> [PROBLEM STATEMENT]
Starting at the line that contains "circle(lip_r);" and stopping at the line that contains "# skin that", repeat every line exactly, the two end lines included, and nothing else.
━━━━━ DATASET EXCERPT ━━━━━
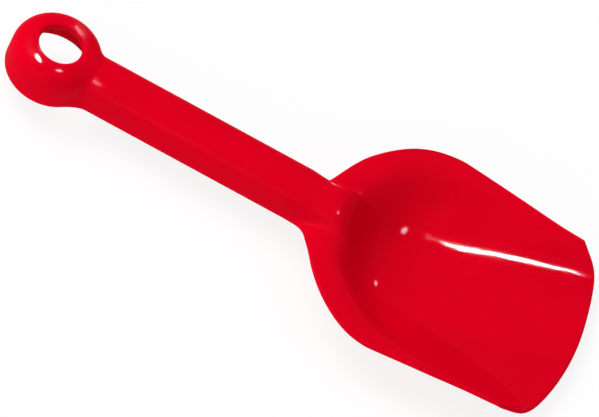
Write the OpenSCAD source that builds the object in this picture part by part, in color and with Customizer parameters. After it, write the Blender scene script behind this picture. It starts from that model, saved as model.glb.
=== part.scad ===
// A child's sand shovel, moulded in one piece of plastic: a wide round-backed scoop, a straight
// handle that is an upturned channel, and a domed ring to hang it by.
// The nodes are the regions of that one moulding. They meet face to face.
// x runs from the ring to the cutting edge, y across, z up. Millimetres.

/* [Overall] */
// Length from the far edge of the ring to the cutting edge
overall_len = 240; // [210:1:290]
// Wall of the moulding
wall = 1.8; // [1.2:0.1:2.4]

/* [Hanging ring] */
// Outer radius of the ring
ring_r = 17.5; // [15:0.5:22]
// Radius of the hole in its crown
hole_r = 8.4; // [6:0.1:10]
// Height of the crown above the ring's open base
ring_h = 17.1; // [16:0.1:22]
// Radius of the lip that is rolled into the hole
lip_r = 1.3; // [1.1:0.1:2]
// Length of the straight wall below the lip
bore_len = 2; // [1:0.5:4]
// Radius of the hollow where the ring meets the handle
web_r = 9; // [6:0.5:14]

/* [Handle] */
// Width of the handle
handle_w = 19.2; // [16:0.2:22]
// Height of the handle
handle_h = 15.2; // [12:0.1:16]
// Height of its upright sides, below the rounded top
handle_side_h = 6.6; // [4:0.1:9]
// Thickness of the cross ribs inside the handle
rib_t = 1.4; // [1:0.1:2]
// Spacing of the cross ribs
rib_pitch = 15; // [10:1:25]
// How far the ribs stop short of the handle's open side
rib_setback = 2; // [0.5:0.5:5]

/* [Blade outline] */
// Length of the blade, from the end of the plain handle to the cutting edge
blade_len = 120; // [100:0.5:140]
// Width of the blade at its widest
blade_w = 98.4; // [85:0.1:110]
// Width of the blade at its mouth
mouth_w = 84.4; // [75:0.1:95]
// Length of the shoulders, from the plain handle to the widest place
shoulder_len = 50.5; // [44:0.5:60]
// Length of the hollow that leads from the handle into the shoulders
neck_len = 10.4; // [6:0.1:12]
// How far the cutting edge bows forward
mouth_bow = 8.5; // [4:0.1:12]
// How far the side walls sweep back at the mouth, beyond the bow
mouth_sweep = 8.4; // [3:0.1:12]

/* [Blade depth] */
// Depth of the floor below the handle's base, at the foot of the back wall
floor_depth = 8.6; // [7:0.1:14]
// How far the floor climbs from there to the cutting edge
floor_rise = 5.2; // [0:0.1:6]
// Height of the rim above the handle's base, along the shoulders
shoulder_h = 9.6; // [6:0.2:11]
// Height of the rim above the handle's base, along the sides
rim_h = 8.5; // [4:0.1:10]
// Length of the back wall, from the handle's nose to the floor
back_len = 26; // [20:1:34]
// How far the back wall starts behind the end of the plain handle
back_start = 17; // [14:0.5:22]
// How far the back wall curves forward at its sides
back_wrap = 17; // [10:0.5:24]

/* [Hidden] */

$fn = 96;
// Roundness of the handle's top: 2 is an ellipse, more is squarer
crown_power = 2.5;
crown_steps = 9;
side_steps = 19;
half_steps = crown_steps + side_steps;
neck_steps = 6;
shoulder_steps = 18;
body_steps = 20;

// Places in shares of the sizes that they follow
neck_corner_share = 0.62;
shoulder_leave_share = 0.15;
shoulder_rise_share = 0.39;
shoulder_reach_share = 0.45;
side_corner_share = 0.01;
wrap_width_share = 0.72;
wrap_power = 3.5;
sweep_power = 14;
floor_climb_power = 1.15;
side_climb_power = 3;
// Section across the scoop: how late its sides rise, and how flat they leave for the rim
back_side_power = 1.7;
mouth_side_power = 3.2;
back_rim_power = 1.8;
mouth_rim_power = 0.8;
flat_share = 0.18;
spread_share = 0.33;
rim_rise_share = 0.37;
rim_fall_share = 0.5;
fade_share = 0.55;
fade_lead_share = 0.08;

// Derived places, measured from the ring's far edge and from the handle's base
half_w = handle_w / 2;
neck_x = overall_len - blade_len;
wide_x = neck_x + shoulder_len;
base_z = floor_depth + wall;

// Plain curves
function mix(a, b, f) = a + (b - a) * f;
function clamp(f) = min(1, max(0, f));
function ease(f) = let (g = clamp(f)) g * g * g * (10 - 15 * g + 6 * g * g);
function bend(a, b, c, f) = mix(mix(a, b, f), mix(b, c, f), f);
function curve(a, b, c, d, f) = mix(bend(a, b, c, f), bend(b, c, d, f), f);

// Plan of the rim as [x, half width]: the hollow at the neck, the shoulder and the side
neck_start = [neck_x, half_w];
neck_corner = [neck_x + neck_len * neck_corner_share, half_w];
shoulder_end = [wide_x, blade_w / 2];
shoulder_reach = [wide_x - shoulder_len * shoulder_reach_share, blade_w / 2];
shoulder_aim = shoulder_reach - neck_corner;
neck_end = neck_corner + shoulder_aim * shoulder_leave_share;
shoulder_leave = neck_corner + shoulder_aim * shoulder_rise_share;
side_len = overall_len - wide_x;
side_corner = [wide_x + side_len * side_corner_share, blade_w / 2];
side_end = [overall_len, mouth_w / 2];
neck_plan = [for (i = [0 : neck_steps - 1]) bend(neck_start, neck_corner, neck_end, i / neck_steps)];
shoulder_plan = [for (i = [0 : shoulder_steps - 1])
    curve(neck_end, shoulder_leave, shoulder_reach, shoulder_end, i / shoulder_steps)];
side_plan = [for (i = [0 : body_steps]) bend(shoulder_end, side_corner, side_end, i / body_steps)];
rim_plan = concat(neck_plan, shoulder_plan, side_plan);
last_station = len(rim_plan) - 1;

// Heights along the blade
function along(x) = (x - wide_x) / side_len;
function rim_z(x) =
    shoulder_h * ease((x - neck_x) / (shoulder_len * rim_rise_share))
    - (shoulder_h - rim_h) * ease((x - neck_x) / shoulder_len / rim_fall_share - 1);
function foot_z(x) = mix(handle_side_h, rim_z(x), ease((x - neck_x) / (shoulder_len * rim_fall_share)));
function floor_z(x) = floor_rise * pow(clamp(along(x)), floor_climb_power) - floor_depth;
nose_x = neck_x + back_start;
function crown_z(x) =
    (handle_h - foot_z(x)) * (1 - ease((x - nose_x) / (back_len * fade_share) + fade_lead_share));

// How much of the full depth the scoop has at a place, for its back wall and for its sides
function back_depth(x, y) =
    ease((x - nose_x - back_wrap * pow(abs(y) / (blade_w / 2 * wrap_width_share), wrap_power)) / back_len);
function side_depth(x, across) =
    let (forward = pow(clamp((x - nose_x) / (overall_len - nose_x)), side_climb_power),
         side = max(0, (abs(across) - flat_share) / (1 - flat_share)),
         rise = pow(side, mix(back_side_power, mouth_side_power, forward)))
    pow(max(0, 1 - rise), mix(back_rim_power, mouth_rim_power, forward));

// One point of the blade's upper face: station i along it, step j across it
function inner_w(x) = mix(half_w, blade_w / 2 * spread_share, ease((x - nose_x) / back_len));
function shelf(x, w, j) =
    let (crown_turn = 90 * min(1, abs(j) / crown_steps),
         side = max(0, (abs(j) - crown_steps) / side_steps),
         y = side > 0 ? mix(inner_w(x), w, side) : inner_w(x) * pow(sin(crown_turn), 2 / crown_power),
         z = mix(foot_z(x), rim_z(x), side) + (side > 0 ? 0 : crown_z(x) * pow(cos(crown_turn), 2 / crown_power)))
    [y, z];
function upper(i, j) =
    let (x = rim_plan[i][0],
         w = rim_plan[i][1],
         top = shelf(x, w, j),
         across = top[0] / w,
         z = mix(top[1], floor_z(x), back_depth(x, top[0]) * side_depth(x, across)),
         ramp = pow(clamp(along(x)), 2),
         sweep = mouth_bow * across * across + mouth_sweep * pow(across, sweep_power))
    [x - sweep * ramp, (j < 0 ? -1 : 1) * top[0], z];

module moulded() {
    color([0.85, 0.01, 0.09]) translate([-overall_len / 2, 0, base_z]) children();
}

// The wall is laid under the upper face, square to it, and both its ends are cut straight across
function unit(v) = v / norm(v);
function lower(grid, i, j) =
    let (along_i = grid[min(i + 1, last_station)][j] - grid[max(i - 1, 0)][j],
         across_j = grid[i][min(j + 1, 2 * half_steps)] - grid[i][max(j - 1, 0)],
         flat_along = i == 0 || i == last_station ? [1, 0, 0] : along_i)
    grid[i][j] - wall * unit(cross(flat_along, across_j));

module blade() {
    grid = [for (i = [0 : last_station]) [for (j = [-half_steps : half_steps]) upper(i, j)]];
    row = 2 * half_steps + 1;
    count = row * (last_station + 1);
    top = [for (i = [0 : last_station]) for (j = [0 : row - 1]) grid[i][j]];
    under = [for (i = [0 : last_station]) for (j = [0 : row - 1]) lower(grid, i, j)];
    // Diagonals mirror each other about the middle, so both halves are alike
    faces = [
        for (i = [0 : last_station - 1]) for (j = [0 : row - 2])
            let (a = i * row + j, b = a + row, c = b + 1, d = a + 1)
            each (j < half_steps
                ? [[a, d, b], [d, c, b], [a + count, b + count, d + count], [d + count, b + count, c + count]]
                : [[a, d, c], [a, c, b], [a + count, c + count, d + count], [a + count, b + count, c + count]]),
        for (i = [0 : last_station - 1]) for (side = [0, 1])
            let (a = i * row + side * (row - 1), b = a + row)
            each (side == 0
                ? [[a, b, b + count], [a, b + count, a + count]]
                : [[a, b + count, b], [a, a + count, b + count]]),
        for (j = [0 : row - 2]) for (end = [0, 1])
            let (a = end * last_station * row + j, d = a + 1)
            each (end == 0
                ? [[a, a + count, d + count], [a, d + count, d]]
                : [[a, d + count, a + count], [a, d, d + count]])
    ];
    moulded() polyhedron(concat(top, under), faces, convexity = 6);
}

// Section of the handle, the same as the first section of the blade
handle_steps = [for (j = [-crown_steps : crown_steps]) j];
function crown_point(j) = let (p = shelf(neck_x, half_w, j)) [(j < 0 ? -1 : 1) * p[0], p[1]];
function crown_normal(j) =
    let (d = crown_point(min(j + 1, crown_steps)) - crown_point(max(j - 1, -crown_steps)))
    abs(j) == crown_steps ? [sign(j), 0] : [-d[1], d[0]] / norm(d);
outer_section = concat([[-half_w, 0]], [for (j = handle_steps) crown_point(j)], [[half_w, 0]]);
inner_section = concat([[-half_w + wall, 0]], [for (j = handle_steps) crown_point(j) - wall * crown_normal(j)],
    [[half_w - wall, 0]]);
channel_section = concat(outer_section, [for (k = [len(inner_section) - 1 : -1 : 0]) inner_section[k]]);

module along_x(from, to) {
    translate([from, 0, 0]) rotate([90, 0, 90]) linear_extrude(to - from) children();
}

// The ring's outer shape, filled
module ring_form() {
    crown_r = ring_r - hole_r - lip_r;
    translate([ring_r, 0, 0]) rotate_extrude() {
        square([ring_r, ring_h - crown_r]);
        square([ring_r - crown_r, ring_h]);
        translate([ring_r - crown_r, ring_h - crown_r]) intersection() {
            circle(crown_r);
            square(crown_r);
        }
    }
}

// Hollows between the ring and the handle's sides, filled in plan
module webs() {
    reach = ring_r + web_r;
    web_y = half_w + web_r;
    web_x = ring_r + sqrt(reach * reach - web_y * web_y);
    touch = ring_r / reach;
    touch_x = ring_r + (web_x - ring_r) * touch;
    touch_y = web_y * touch;
    linear_extrude(handle_side_h) for (side = [-1, 1]) scale([1, side]) difference() {
        polygon([[ring_r, half_w], [web_x, half_w], [web_x, touch_y], [touch_x, touch_y], [ring_r, touch_y]]);
        translate([web_x, web_y]) circle(web_r);
    }
}

module handle() {
    moulded() difference() {
        union() {
            along_x(ring_r, neck_x) polygon(channel_section);
            webs();
        }
        ring_form();
    }
}

module handle_ribs() {
    first = 2 * ring_r + rib_pitch / 2;
    count = floor((neck_x - first) / rib_pitch);
    moulded() intersection() {
        for (i = [0 : count]) along_x(first + i * rib_pitch, first + i * rib_pitch + rib_t) polygon(inner_section);
        translate([0, -half_w, rib_setback]) cube([overall_len, handle_w, handle_h]);
    }
}

module hang_ring() {
    crown_r = ring_r - hole_r - lip_r;
    crown_x = ring_r - crown_r;
    crown_z = ring_h - crown_r;
    moulded() translate([ring_r, 0, 0]) rotate_extrude() {
        translate([ring_r - wall, 0]) square([wall, crown_z]);
        translate([crown_x, crown_z]) intersection() {
            difference() {
                circle(crown_r);
                circle(crown_r - wall);
            }
            square(crown_r);
        }
        translate([crown_x, ring_h - lip_r]) intersection() {
            circle(lip_r);
            translate([-lip_r, 0]) square(lip_r);
        }
        translate([hole_r, ring_h - lip_r - bore_len]) square([lip_r, bore_len]);
    }
}

blade();
handle();
handle_ribs();
hang_ring();
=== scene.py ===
# %% [markdown]
# A child's sand shovel, dressed for the camera.
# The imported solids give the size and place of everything. This script loads them, makes the smooth
# skin that shows, gives it its plastic, and stands it on a pale floor in soft light.

# %% Load the frame
import math

import bmesh
import bpy
import numpy as np
from mathutils import Matrix, Vector


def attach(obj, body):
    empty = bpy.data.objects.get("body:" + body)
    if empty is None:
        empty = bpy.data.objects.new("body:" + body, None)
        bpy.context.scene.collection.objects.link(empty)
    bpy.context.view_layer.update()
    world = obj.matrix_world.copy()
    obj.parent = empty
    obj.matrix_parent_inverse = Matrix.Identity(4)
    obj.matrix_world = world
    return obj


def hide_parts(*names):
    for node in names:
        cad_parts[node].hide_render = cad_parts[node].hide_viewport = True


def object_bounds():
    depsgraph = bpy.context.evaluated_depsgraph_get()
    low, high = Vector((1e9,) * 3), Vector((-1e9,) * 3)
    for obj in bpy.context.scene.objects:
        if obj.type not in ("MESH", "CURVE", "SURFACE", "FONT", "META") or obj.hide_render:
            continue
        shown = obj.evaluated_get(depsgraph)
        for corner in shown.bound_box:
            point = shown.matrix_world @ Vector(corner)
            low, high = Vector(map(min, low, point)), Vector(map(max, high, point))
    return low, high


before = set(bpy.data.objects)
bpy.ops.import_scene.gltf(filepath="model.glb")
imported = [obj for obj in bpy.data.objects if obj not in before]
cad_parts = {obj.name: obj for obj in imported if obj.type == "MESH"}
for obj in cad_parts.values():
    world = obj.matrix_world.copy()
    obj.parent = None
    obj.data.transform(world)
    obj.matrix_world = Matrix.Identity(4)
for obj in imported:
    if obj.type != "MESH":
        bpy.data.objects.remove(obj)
CAD_BOX = [list(corner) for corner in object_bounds()]
MM = 0.001
print("CAD box in millimetres:", [[round(v / MM, 2) for v in corner] for corner in CAD_BOX])

# %% [markdown]
# The camera looks down on the shovel from a long way off, so the handle hardly narrows with
# distance. A long lens at several metres does that. The camera is rolled, because the photograph
# shows the handle falling from the upper left to the lower right.

# %% Camera
VIEW_AZIMUTH = -89.573
VIEW_ELEVATION = 52.085
VIEW_ROLL = 28.201
VIEW_DISTANCE = 3.716
VIEW_TARGET = Vector((0.00403, -0.0008, 0.00955))
LENS = 600.5


def direction(azimuth, elevation):
    """Unit vector towards an azimuth, counted from +X, and an elevation, both in degrees."""
    level = math.cos(math.radians(elevation))
    return Vector((level * math.cos(math.radians(azimuth)),
                   level * math.sin(math.radians(azimuth)),
                   math.sin(math.radians(elevation))))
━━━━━
> [RESULT OF THE TASK]
            circle(lip_r);
            translate([-lip_r, 0]) square(lip_r);
        }
        translate([hole_r, ring_h - lip_r - bore_len]) square([lip_r, bore_len]);
    }
}

blade();
handle();
handle_ribs();
hang_ring();
=== scene.py ===
# %% [markdown]
# A child's sand shovel, dressed for the camera.
# The imported solids give the size and place of everything. This script loads them, makes the smooth
# skin that shows, gives it its plastic, and stands it on a pale floor in soft light.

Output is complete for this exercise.